Glob wildcards around numeric target is a parse error
Repro is with Zed commit 8e0219e. This issue was found by a community user.
I'd just shown them how a bare search matched both of the records in this input data.
$ zq -version
Version: v0.29.0-476-g8e0219e5
$ cat year.ndjson
{"YEAR": 2002}
{"YEAR": "2002"}
$ zq -z '2002' year.ndjson
{YEAR:2002}
{YEAR:"2002"}
I wanted to then explain how matches could be used to do a search across only fields named YEAR, but the all-numeric target was rejected by the parser.
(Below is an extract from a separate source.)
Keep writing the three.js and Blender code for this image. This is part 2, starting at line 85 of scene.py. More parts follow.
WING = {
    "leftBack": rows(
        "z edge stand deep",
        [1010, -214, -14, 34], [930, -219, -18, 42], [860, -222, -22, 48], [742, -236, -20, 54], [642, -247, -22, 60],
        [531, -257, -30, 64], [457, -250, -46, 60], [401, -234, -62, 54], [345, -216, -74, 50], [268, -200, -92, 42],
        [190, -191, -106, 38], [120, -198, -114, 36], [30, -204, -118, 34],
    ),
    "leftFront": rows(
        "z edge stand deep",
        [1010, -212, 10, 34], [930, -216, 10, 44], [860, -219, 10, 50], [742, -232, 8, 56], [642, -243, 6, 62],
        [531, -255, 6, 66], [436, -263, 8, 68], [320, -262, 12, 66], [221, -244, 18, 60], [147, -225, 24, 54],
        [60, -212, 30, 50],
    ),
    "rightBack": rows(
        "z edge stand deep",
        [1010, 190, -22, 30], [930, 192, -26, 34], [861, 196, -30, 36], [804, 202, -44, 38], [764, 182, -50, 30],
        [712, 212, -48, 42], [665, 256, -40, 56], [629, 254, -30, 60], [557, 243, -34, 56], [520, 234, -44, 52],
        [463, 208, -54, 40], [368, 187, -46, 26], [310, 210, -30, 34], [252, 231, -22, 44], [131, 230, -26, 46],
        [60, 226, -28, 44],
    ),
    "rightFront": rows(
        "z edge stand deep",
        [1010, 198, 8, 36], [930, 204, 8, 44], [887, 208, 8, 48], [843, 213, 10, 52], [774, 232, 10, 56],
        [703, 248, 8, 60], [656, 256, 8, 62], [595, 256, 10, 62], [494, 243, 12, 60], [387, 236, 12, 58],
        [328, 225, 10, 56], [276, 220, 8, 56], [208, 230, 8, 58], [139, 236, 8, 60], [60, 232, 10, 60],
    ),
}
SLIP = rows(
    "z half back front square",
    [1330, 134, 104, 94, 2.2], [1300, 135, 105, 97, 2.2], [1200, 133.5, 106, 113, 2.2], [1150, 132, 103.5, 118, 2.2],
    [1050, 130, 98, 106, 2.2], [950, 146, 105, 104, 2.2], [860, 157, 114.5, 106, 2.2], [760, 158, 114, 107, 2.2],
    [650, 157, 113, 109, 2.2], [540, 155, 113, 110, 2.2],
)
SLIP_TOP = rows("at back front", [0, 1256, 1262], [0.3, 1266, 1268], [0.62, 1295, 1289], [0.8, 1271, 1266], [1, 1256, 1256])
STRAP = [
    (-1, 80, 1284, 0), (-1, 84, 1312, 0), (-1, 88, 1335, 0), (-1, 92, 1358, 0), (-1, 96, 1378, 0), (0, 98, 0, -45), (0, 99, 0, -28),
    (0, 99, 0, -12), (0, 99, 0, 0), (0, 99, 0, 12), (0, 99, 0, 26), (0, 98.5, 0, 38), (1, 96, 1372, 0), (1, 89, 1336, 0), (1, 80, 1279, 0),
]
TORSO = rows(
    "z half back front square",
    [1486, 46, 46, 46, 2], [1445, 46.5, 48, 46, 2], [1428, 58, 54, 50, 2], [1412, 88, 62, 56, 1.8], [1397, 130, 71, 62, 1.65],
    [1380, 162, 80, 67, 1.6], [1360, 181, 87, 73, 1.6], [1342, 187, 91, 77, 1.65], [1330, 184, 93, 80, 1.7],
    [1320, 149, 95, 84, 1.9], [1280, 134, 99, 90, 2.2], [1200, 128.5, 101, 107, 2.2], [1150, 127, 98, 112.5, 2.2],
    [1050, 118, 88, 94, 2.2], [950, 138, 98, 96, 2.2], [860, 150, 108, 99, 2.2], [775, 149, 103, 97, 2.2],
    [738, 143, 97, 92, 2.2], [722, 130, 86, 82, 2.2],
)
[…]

$ zq -z 'YEAR matches *2002*' year.ndjson
zq: error parsing Zed at column 15:
YEAR matches *2002*
=== ^ ===
@mccanne took a look at this and explained:
Yeah, a bug… the glob parsing logic is complicated so we can disambiguate with expressions, e.g., * as multiplication. But I think we can take another crack at this since we simplified the grammar a little while back. In the meantime, this will work:
YEAR matches /^.*2002.*$/
That does match against the string one.
$ zq -z 'YEAR matches /^.*2002.*$/' year.ndjson
{YEAR:"2002"}
I've opened separate issue #2962 to discuss an operator that would make this match against the other record also.
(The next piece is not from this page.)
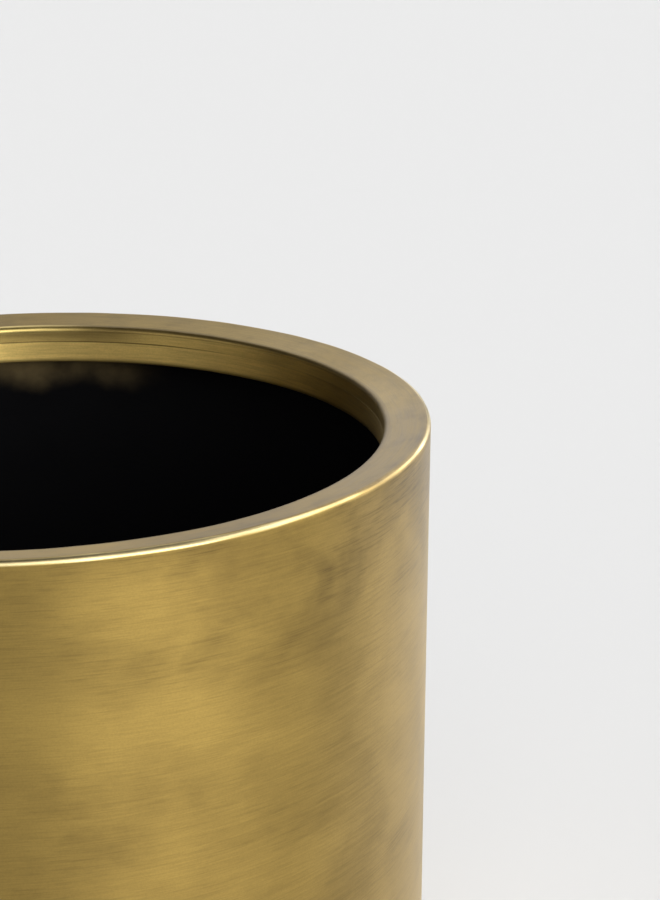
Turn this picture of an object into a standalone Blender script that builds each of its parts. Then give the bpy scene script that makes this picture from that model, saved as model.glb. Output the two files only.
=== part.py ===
"""Round planter pot in antiqued sheet brass.

The pot stands on the XY plane, with its axis on +Z and its origin on the floor under its centre.
It is built as a coppersmith builds one: a rolled wall, a spun rim ring brazed to the wall's top edge,
a skirt band brazed under the ring's inner flange, a spun base pan brazed inside the foot of the wall,
a collar in the pan's drain hole, a sprayed black lining, a rubber plug and four rubber feet.
Lengths are in metres and angles in degrees.
"""

import math

import bmesh
import bpy

# Driving dimensions
OUTER_RADIUS = 0.200
HEIGHT = 0.400
RIM_WIDTH = 0.0228      # from the wall's outer face to the skirt's inner face
RIM_FALL = 0.0043       # how much lower the rim's inner corner lies than its outer corner
SKIRT_DROP = 0.0240     # from the rim's top down to the skirt's lower edge
BEND_RADIUS = 0.0027    # outside radius of both bends of the rim ring
WALL_SHEET = 0.0012
RIM_SHEET = 0.0015
PAN_SHEET = 0.0015
LINING = 0.0005
GAP = 0.0003            # between pieces that touch

# Heights and radii that follow from how the pieces meet
RIM_LAND = 0.0045       # depth of the ring's outer flange, where the wall's top edge butts
RIM_FLANGE = 0.0117     # depth of the ring's inner flange, where the skirt band butts
WALL_FOOT = 0.004       # height of the wall's lower edge above the floor
PAN_TOP = 0.0105        # height of the base pan's upper face
PAN_FLANGE = 0.006      # depth of the base pan's turned-down flange
PAN_BEND = 0.003
LINING_DROP = 0.0065    # from the rim's top down to the lining's upper edge
LINING_CORNER = 0.005   # inside radius between the lining's wall and floor

# Drain collar and plug
COLLAR_BORE = 0.0125
COLLAR_WALL = 0.0012
COLLAR_FLANGE = 0.024
COLLAR_FOOT = 0.0045
PLUG_HEAD_RADIUS = 0.0175
PLUG_HEAD = 0.004
PLUG_TIP_RADIUS = 0.0115
PLUG_NECK_RADIUS = 0.0045
PLUG_NECK = 0.005
PLUG_KNOB_RADIUS = 0.0075
PLUG_KNOB = 0.0045

# Feet
FOOT_COUNT = 4
FOOT_RADIUS = 0.015
FOOT_TOP_RADIUS = 0.0165
FOOT_CIRCLE = 0.150
FOOT_FIRST_ANGLE = 45.0

BODY_STEPS = 80
SMALL_STEPS = 28
BEND_STEPS = 4
SHARP_ANGLE = 32.0

# The pieces' colours, as linear RGB
FINISHES = {
    "antique_brass": ((0.300, 0.215, 0.075), 0.38, 1.0),
    "black_lining": ((0.006, 0.006, 0.007), 0.75, 0.0),
    "black_rubber": ((0.020, 0.020, 0.021), 0.80, 0.0),
}


def clear_scene():
    for obj in list(bpy.data.objects):
        bpy.data.objects.remove(obj, do_unlink=True)


def finish_named(name):
    """A Principled material of one of the finishes, made once."""
    found = bpy.data.materials.get(name)
    if found:
        return found
    colour, roughness, metallic = FINISHES[name]
    material = bpy.data.materials.new(name)
    material.use_nodes = True
    shader = material.node_tree.nodes["Principled BSDF"]
    shader.inputs["Base Color"].default_value = (*colour, 1.0)
    shader.inputs["Roughness"].default_value = roughness
    shader.inputs["Metallic"].default_value = metallic
    material.diffuse_color = (*colour, 1.0)
    return material


def arc(centre, radius, start, end, steps=BEND_STEPS):
    """Points (radius, height) on an arc, where 0 degrees points away from the axis and 90 points up."""
    turn = (end - start) / steps
    angles = [math.radians(start + turn * i) for i in range(steps + 1)]
    return [(centre[0] + radius * math.cos(a), centre[1] + radius * math.sin(a)) for a in angles]


def turned(name, outline, finish, steps=BODY_STEPS, place=(0.0, 0.0, 0.0)):
    """Spins an outline of (radius, height) points about its own upright axis into one closed body.

    An outline that starts and ends on the axis makes a solid piece, and any other makes a ring.
    """
    solid_piece = outline[0][0] == 0.0 and outline[-1][0] == 0.0
    shape = bmesh.new()
    corners = [shape.verts.new((radius, 0.0, height)) for radius, height in outline]
    sides = [shape.edges.new(pair) for pair in zip(corners, corners[1:])]
    if not solid_piece:
        sides.append(shape.edges.new((corners[-1], corners[0])))
    bmesh.ops.spin(
        shape,
        geom=corners + sides,
        cent=(0.0, 0.0, 0.0),
        axis=(0.0, 0.0, 1.0),
        angle=math.tau,
        steps=steps,
        use_merge=True,
    )
    bmesh.ops.remove_doubles(shape, verts=shape.verts, dist=1e-6)
    bmesh.ops.recalc_face_normals(shape, faces=shape.faces)
    mesh = bpy.data.meshes.new(name)
    shape.to_mesh(mesh)
    shape.free()
    mesh.shade_smooth()
    mesh.set_sharp_from_angle(angle=math.radians(SHARP_ANGLE))
    mesh.materials.append(finish_named(finish))
    obj = bpy.data.objects.new(name, mesh)
    obj.location = place
    bpy.context.scene.collection.objects.link(obj)
    return obj


def add_wall(pot):
    """The rolled cylinder, from just above the floor to the rim ring."""
    top = HEIGHT - RIM_LAND - GAP
    inner = OUTER_RADIUS - WALL_SHEET
    outline = [(OUTER_RADIUS, top), (inner, top), (inner, WALL_FOOT), (OUTER_RADIUS, WALL_FOOT)]
    turned("wall", outline, "antique_brass").parent = pot


def rim_face(offset):
    """The rim ring's section from its outer flange over the top to its inner flange.

    offset is how far inside the sheet's outer face the line runs, so 0 is the outer face.
    """
    bend = BEND_RADIUS - offset
    tilt = math.degrees(math.atan2(RIM_FALL, RIM_WIDTH))
    outer_centre = (OUTER_RADIUS - BEND_RADIUS, HEIGHT - BEND_RADIUS)
    run = RIM_WIDTH - 2 * BEND_RADIUS
    inner_centre = (outer_centre[0] - run, outer_centre[1] - run * RIM_FALL / RIM_WIDTH)
    outer_face = OUTER_RADIUS - offset
    inner_face = OUTER_RADIUS - RIM_WIDTH + offset
    return [
        (outer_face, HEIGHT - RIM_LAND),
        *arc(outer_centre, bend, 0.0, 90.0 + tilt),
        *arc(inner_centre, bend, 90.0 + tilt, 180.0),
        (inner_face, HEIGHT - RIM_FLANGE),
    ]


def add_rim_ring(pot):
    """The spun ring: outer flange, top that falls towards the mouth, and inner flange."""
    outline = rim_face(0.0) + rim_face(RIM_SHEET)[::-1]
    turned("rim_ring", outline, "antique_brass").parent = pot


def add_rim_skirt(pot):
    """The band that hangs below the ring's inner flange, with a dressed lower edge."""
    inner = OUTER_RADIUS - RIM_WIDTH
    outer = inner + RIM_SHEET
    top = HEIGHT - RIM_FLANGE - GAP
    bottom = HEIGHT - SKIRT_DROP
    dressed = RIM_SHEET / 2
    edge = arc((inner + dressed, bottom + dressed), dressed, 180.0, 360.0)
    turned("rim_skirt", [(inner, top), *edge, (outer, top)], "antique_brass").parent = pot


def add_base_pan(pot):
    """The spun floor with a turned-down flange and the drain hole."""
    hole = COLLAR_BORE + COLLAR_WALL + GAP
    outer = OUTER_RADIUS - WALL_SHEET - GAP
    under = PAN_TOP - PAN_SHEET
    centre = (outer - PAN_BEND, PAN_TOP - PAN_BEND)
    lip = PAN_TOP - PAN_FLANGE
    outline = [
        (hole, PAN_TOP),
        (hole, under),
        *arc(centre, PAN_BEND - PAN_SHEET, 90.0, 0.0),
        (outer - PAN_SHEET, lip),
        (outer, lip),
        *arc(centre, PAN_BEND, 0.0, 90.0),
    ]
    turned("base_pan", outline, "antique_brass").parent = pot


def add_drain_collar(pot):
    """The flanged tube brazed into the pan's hole, which the plug seals against."""
    outer = COLLAR_BORE + COLLAR_WALL
    seat = PAN_TOP + GAP
    top = seat + COLLAR_WALL
    outline = [
        (COLLAR_BORE, top),
        (COLLAR_BORE, COLLAR_FOOT),
        (outer, COLLAR_FOOT),
        (outer, seat),
        (COLLAR_FLANGE, seat),
        (COLLAR_FLANGE, top),
    ]
    turned("drain_collar", outline, "antique_brass", SMALL_STEPS).parent = pot


def add_inner_lining(pot):
    """The sprayed waterproof coat on the inside of the wall and on the floor."""
    outer = OUTER_RADIUS - WALL_SHEET - GAP
    inner = outer - LINING
    top = HEIGHT - LINING_DROP
    under = PAN_TOP + GAP
    floor = under + LINING
    hole = COLLAR_FLANGE + GAP
    corner = (inner - LINING_CORNER, floor + LINING_CORNER)
    outline = [
        (hole, floor),
        *arc(corner, LINING_CORNER, 270.0, 360.0),
        (inner, top),
        (outer, top),
        (outer, under),
        (hole, under),
    ]
    turned("inner_lining", outline, "black_lining").parent = pot


def add_drain_plug(pot):
    """The rubber bung: tapered shank, head that covers the collar, and a knob to pull it by."""
    seat = PAN_TOP + GAP + COLLAR_WALL + GAP
    shank = COLLAR_BORE - GAP
    tip = COLLAR_FOOT + GAP - seat
    head = PLUG_HEAD
    neck = head + PLUG_NECK
    knob = neck + PLUG_KNOB
    soft = PLUG_HEAD / 4
    dome = PLUG_KNOB / 2
    outline = [
        (0.0, tip),
        (PLUG_TIP_RADIUS, tip),
        (shank, -GAP),
        (shank, 0.0),
        (PLUG_HEAD_RADIUS, 0.0),
        *arc((PLUG_HEAD_RADIUS - soft, head - soft), soft, 0.0, 90.0),
        (PLUG_NECK_RADIUS, head),
        (PLUG_NECK_RADIUS, neck),
        *arc((PLUG_KNOB_RADIUS - dome, neck + dome), dome, -90.0, 90.0),
        (0.0, knob),
    ]
    place = (0.0, 0.0, seat)
    turned("drain_plug", outline, "black_rubber", SMALL_STEPS, place).parent = pot


def add_feet(pot):
    """Rubber feet stuck under the base pan, standing clear of the wall's lower edge."""
    top = PAN_TOP - PAN_SHEET - GAP
    soft = 0.001
    outline = [
        (0.0, 0.0),
        *arc((FOOT_RADIUS - soft, soft), soft, 270.0, 360.0, steps=2),
        (FOOT_TOP_RADIUS, top),
        (0.0, top),
    ]
    for index in range(FOOT_COUNT):
        angle = math.radians(FOOT_FIRST_ANGLE + 360.0 * index / FOOT_COUNT)
        place = (FOOT_CIRCLE * math.cos(angle), FOOT_CIRCLE * math.sin(angle), 0.0)
        turned(f"foot_{index + 1}", outline, "black_rubber", SMALL_STEPS, place).parent = pot


def main():
    clear_scene()
    pot = bpy.data.objects.new("planter_pot", None)
    bpy.context.scene.collection.objects.link(pot)
    for add in (
        add_wall,
        add_rim_ring,
        add_rim_skirt,
        add_inner_lining,
        add_base_pan,
        add_drain_collar,
        add_drain_plug,
        add_feet,
    ):
        add(pot)


main()
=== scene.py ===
"""Looks of a round planter pot in antiqued sheet brass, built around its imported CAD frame.

Each turned piece is made again with fine steps, rounded edges and closed brazed seams. The wall, the rim,
the skirt and the black coat share one slight unevenness, because the pot is rolled and dressed by hand.
Lengths are in metres, and angles in degrees.
"""

import math

import bpy
from mathutils import Matrix, Vector


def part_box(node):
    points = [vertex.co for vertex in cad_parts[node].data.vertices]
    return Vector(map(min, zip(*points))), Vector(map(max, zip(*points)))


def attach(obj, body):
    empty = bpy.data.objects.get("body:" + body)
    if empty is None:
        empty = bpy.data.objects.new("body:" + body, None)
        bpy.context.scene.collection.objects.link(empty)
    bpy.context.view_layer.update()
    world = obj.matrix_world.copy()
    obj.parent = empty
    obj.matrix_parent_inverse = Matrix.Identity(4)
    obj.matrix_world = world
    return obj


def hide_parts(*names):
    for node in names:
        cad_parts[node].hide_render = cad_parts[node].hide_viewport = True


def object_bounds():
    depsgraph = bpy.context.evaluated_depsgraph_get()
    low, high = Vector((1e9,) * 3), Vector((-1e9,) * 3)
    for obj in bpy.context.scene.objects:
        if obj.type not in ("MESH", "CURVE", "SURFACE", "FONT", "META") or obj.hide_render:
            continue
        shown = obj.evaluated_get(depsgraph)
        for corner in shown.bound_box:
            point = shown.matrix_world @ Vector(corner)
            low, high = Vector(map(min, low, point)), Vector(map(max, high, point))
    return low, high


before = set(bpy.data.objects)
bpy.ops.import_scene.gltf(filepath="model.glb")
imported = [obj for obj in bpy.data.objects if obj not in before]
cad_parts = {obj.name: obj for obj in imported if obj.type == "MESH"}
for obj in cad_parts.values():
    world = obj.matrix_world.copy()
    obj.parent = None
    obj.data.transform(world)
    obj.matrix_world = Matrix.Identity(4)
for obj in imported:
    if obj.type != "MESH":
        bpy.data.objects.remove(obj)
CAD_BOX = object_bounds()


# ---- Sizes, read from the CAD nodes -------------------------------------------------------------


def reach(node):
    """A CAD node's least and greatest radius about the pot's axis, and its lowest and highest height."""
    points = [vertex.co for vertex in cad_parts[node].data.vertices]
    radii = [math.hypot(point.x, point.y) for point in points]
    heights = [point.z for point in points]
    return min(radii), max(radii), min(heights), max(heights)


MOUTH, OUTER, RING_FOOT, TOP = reach("rim_ring")
WALL_INSIDE, _, WALL_FOOT, WALL_TOP = reach("wall")
_, _, SKIRT_FOOT, _ = reach("rim_skirt")
COAT_HOLE, _, _, COAT_TOP = reach("inner_lining")
PAN_HOLE, _, PAN_LIP, PAN_TOP = reach("base_pan")
BORE, COLLAR_RIM, COLLAR_FOOT, COLLAR_TOP = reach("drain_collar")
PLUG_TIP, PLUG_TOP = reach("drain_plug")[2:]
FOOT_LOW, FOOT_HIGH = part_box("foot_1")
FOOT_NAMES = [f"foot_{index}" for index in (1, 2, 3, 4)]

SEAM = 0.0003           # the gap that the CAD pieces keep, closed here
SHEET = 0.0015          # thickness of the ring, the skirt and the pan
BEND = 0.0027           # outside radius of the rim's two bends
RIM_FALL = 0.0043       # how much lower the rim lies at its inner bend
COAT = 0.0008           # thickness of the black coat
COLLAR_WALL = 0.0012
RING_SEAM = WALL_TOP + SEAM

PAN_BEND = 0.003
EDGE = 0.0004           # rounding of the wall's lower edges
COLLAR_EDGE = 0.0003    # rounding of the collar's edges
COAT_CORNER = 0.005     # inside radius between the coat's side and its floor
JOINT_LINE = 0.00006    # the dressed edges that show the joint of rim and skirt as a hairline

PLUG_HEAD_RADIUS = 0.0175
PLUG_HEAD = 0.004
PLUG_TIP_RADIUS = 0.0115
PLUG_NECK_RADIUS = 0.0045
PLUG_NECK_TOP = 0.009   # above the plug's seat
PLUG_NECK_ROOT = 0.0012
PLUG_KNOB_RADIUS = 0.0075
FOOT_TAPER = 0.0015     # how much wider a foot is at its top
FOOT_GROOVE = 0.0095    # radius of the moulded groove under a foot
GROOVE_DEPTH = 0.0006
SOFT = 0.0010           # rounding of moulded rubber

BODY_STEPS = 360
SMALL_STEPS = 96
BODY_LENGTH = 0.010     # the longest side of a large piece's outline
RIM_LENGTH = 0.002      # the same for the rim and the skirt
SHARP = 40.0            # an edge whose two faces turn by more than this is shown crisp
SHARP_RUBBER = 50.0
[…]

I happened to bump into this problem again, then found this issue was already open. Here's the example with current Zed commit 26dbda0 so you can see my journey.
I was doing a close read of the Globs section of the Language Overview doc:
To convince myself all those characters were truly legal, I did this successful search:
$ zq -version
Version: v1.2.0-20-g26dbda03
$ echo '"foo_.:/%#123@~bar"' | zq -z '*_.:/%#123@~*' -
"foo_.:/%#123@~bar"
However, if I shortened the glob pattern to just the numbers inside the wildcard, it fails.
$ echo '"foo_.:/%#123@~bar"' | zq -z '*123*' -
zq: error parsing Zed at column 2:
*123*
^ ===
And as @mccanne pointed out above, I can still get around it by turning it into a regexp.
$ echo '"foo_.:/%#123@~bar"' | zq -z '/^.*123.*$/' -
"foo_.:/%#123@~bar"
Before seeking out a bug, I also spent a fair amount of time scratching my head at that caveat from the docs:
Note that these rules do not allow for a leading digit.
...wondering if "leading digit" was meant to say that they weren't allowed even after a glob wildcard *. Now that I'm reminded this is a legit bug, I know that's not the case. But considering I got tripped despite having been in this spot before, it might be nice to fix this before users more bump into it. 😄
Verified in Zed commit 418c024.
The example above no longer produces a parse error.
$ zq -version
Version: v1.2.0-86-g418c024d
$ echo '"foo_.:/%#123@~bar"' | zq -z '*123*' -
"foo_.:/%#123@~bar"
Also, the example in the opening text would now be accomplished with the grep() function, which also now works.
$ zq -z 'grep(*2002*, YEAR)' year.ndjson
{YEAR:"2002"}
Thanks @nwt!